One can't say that it is morally wrong. But it is certainly legally wrong and in breach of the USCMJ, which Manning agreed to uphold.
I sympathise with him on many levels, but as morally right as he might be in releasing the documents, he didn't really do so because he was a moral crusader (just a messed up and depressed soldier) and he broke the USCMJ. So he can't and shouldn't simply walk away from it scott-free, no matter what the result. Not that Manning was really in a mental state where he could legitimately and reasonably decide what was 'right' to release or not, because he clearly wasn't.
We have to take legal responsibility for our actions, even when acting with the finest and most noble of intents. Otherwise we are one step from vigilante justice.
That said, the people who should be doing the most time was the people who saw his mental state and still let him work with sensitive material.
My personal take on those documents were that he overreached. I think he intended to be a whistleblower and leak evidence about troops killing and torturing citizens. Thats laudible, thats exactly what he should have done and he should not have been punished for that. Leaking classified communications from diplomats about unrelated issues was not ok (although fairly harmless, just caused blushes). The bigger problem is that the US has not punished him for the latter alone but seemingly everything. He should not have been punished in the slightest for releasing footage showing troops killing unarmed people. For releasing a memo that we think the current ruler of tinpotia is a loon with no cause is probably slap on the wrist territory if not community service.
I do wonder how much he was 'egged on' by Assange to take anything and everything he could get his hands on. Manning actually seemed to be genuine in his desire to show the world a wrong but I find it hard to allign that with releasing so many unrelated documents. Snowdon just seems to have leaked documents pertaining to what he wanted to expose as a wrong which seems more in line with whistleblowing. He certainly doesn't deserve 30 years in the slammer.
@Rampant Spaniel "I do wonder how much he was 'egged on' by Assange to take anything and everything he could get his hands on"

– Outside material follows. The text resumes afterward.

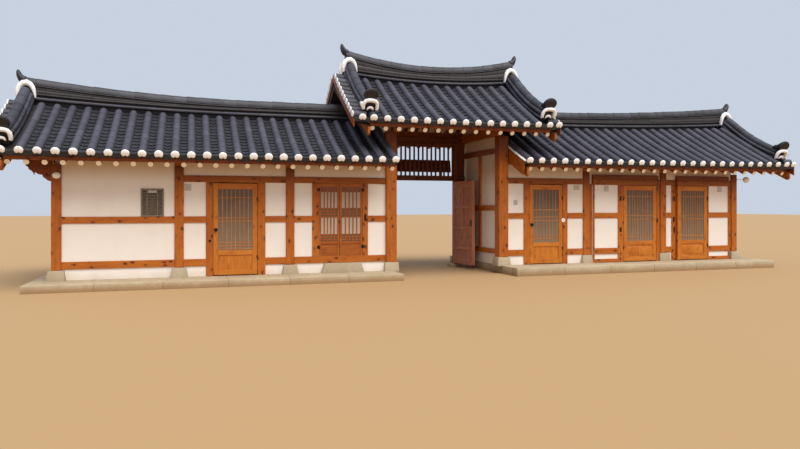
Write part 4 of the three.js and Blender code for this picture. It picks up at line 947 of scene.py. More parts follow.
def gate_frame():
    bm = start_piece()
    front, back = FRAME_Y
    x = (GATE_LEFT + 0.0983, GATE_RIGHT - 0.0983)
    for level in (HEAD, TRANSOM_TOP):
        timber(bm, x, FRAME_Y, level, ease=0.008)
    timber(bm, (7.3733, 9.9767), (front + 0.025, back - 0.025), (3.458, 3.630), along="x")
    for side in (-1, 1):
        inner = GATE_MIDDLE + side * OPENING_HALF
        outer = inner + side * 0.150
        upright = (0.0855, TRANSOM_TOP[1])
        timber(bm, sorted((inner, outer)), (front - 0.001, back + 0.001), upright, ease=0.008)
        infill = sorted((outer - side * 0.005, x[side > 0]))
        timber(bm, infill, (front + 0.040, back - 0.040), (0.145, 3.460))
        # The bracket of the upper pin has two cheeks and a front
        pivot = GATE_MIDDLE + side * PIVOT
        for cheek in ((pivot - 0.070, pivot - 0.021), (pivot + 0.021, pivot + 0.070)):
            timber(bm, cheek, (front - 0.110, front + 0.010), (HEAD[0] + 0.005, HEAD[1] - 0.020), along="y")
        level = (HEAD[0] + 0.006, HEAD[1] - 0.021)
        timber(bm, around(pivot, 0.030), (front - 0.110, front - 0.073), level, along="x")
    for k in range(-8, 9):
        bar = around(GATE_MIDDLE + k * 0.127, 0.022)
        timber(bm, bar, (front + 0.035, front + 0.075), (HEAD[1] - 0.010, TRANSOM_TOP[0] + 0.010), ease=0.004)
    finish_piece("gate_frame_timbers", bm, [dark_pine], stands_for=["gate_door_frame"])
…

Agreed, to the extent that wikileaks is complicit in the depth of trouble Manning has ended up in.
Wikileaks HAD THE OPTION to conduct due diligence on content prior to publishing it. Wikileaks did not need to release the 700,000 documents, they simply chose the easy option of publishing everything instead of doing the legwork to find the important TRUE whistleblowing amongst the chaff of embarrassment.
I've been critical of Manning for this, and it remains my stance - if he was a true whistleblower then the volume of documents would be a tiny fraction of those released. To core dump everything was asking for trouble (and for that I really blame wikileaks laziness, since I fully support the concept of wikileaks).
It's my recollection that Wikileaks asked the US government to help them go through the documents and redact any which might be genuinely harmful, and they refused. They then worked with the NYT (or the Washington Post?) and the Guardian to do the same, and it was the Guardian who eventually fired it all out. Plus the US has subsequently admitted that nobody has been harmed by any of it.
"Wikileaks HAD THE OPTION to conduct due diligence on content prior to publishing it. Wikileaks did not need to release the 700,000 documents, they simply chose the easy option of publishing everything instead of doing the legwork to find the important TRUE whistleblowing amongst the chaff of embarrassment."
It is a common misconception that Manning leaked 700k documents indiscriminately, one invented by his detractors and one they are obviously none too eager to clear up.
Wikileaks and their media partners (NYT, Guardian, Spiegel) released small numbers of carefully chosen, heavily redacted cables.
Unfortunately all of the documents were eventually inadvertently leaked by a boneheaded Guardian reporter who published the password Wikileaks had given him in a book, assuming it was no longer valid.
If you want to be upset about indiscriminate leaking, then get upset at this reporter and maybe Wikileak's IT security. But not Bradley Manning.
http://en.wikipedia.org/wiki/Bradley_Manning#Disclosure_of_classified_material
"Surely you're not suggesting that leaking classified documents should not be punished."
Perhaps you should ask the questions "Why did Bradley Manning feel the need to leak documents? Why couldn't he report the crimes he had evidence of to a superior and expect justice to be done?"
What would YOU have done in Bradley's situation? Kept quiet? Leaked the documents anonymously? Tell your boss?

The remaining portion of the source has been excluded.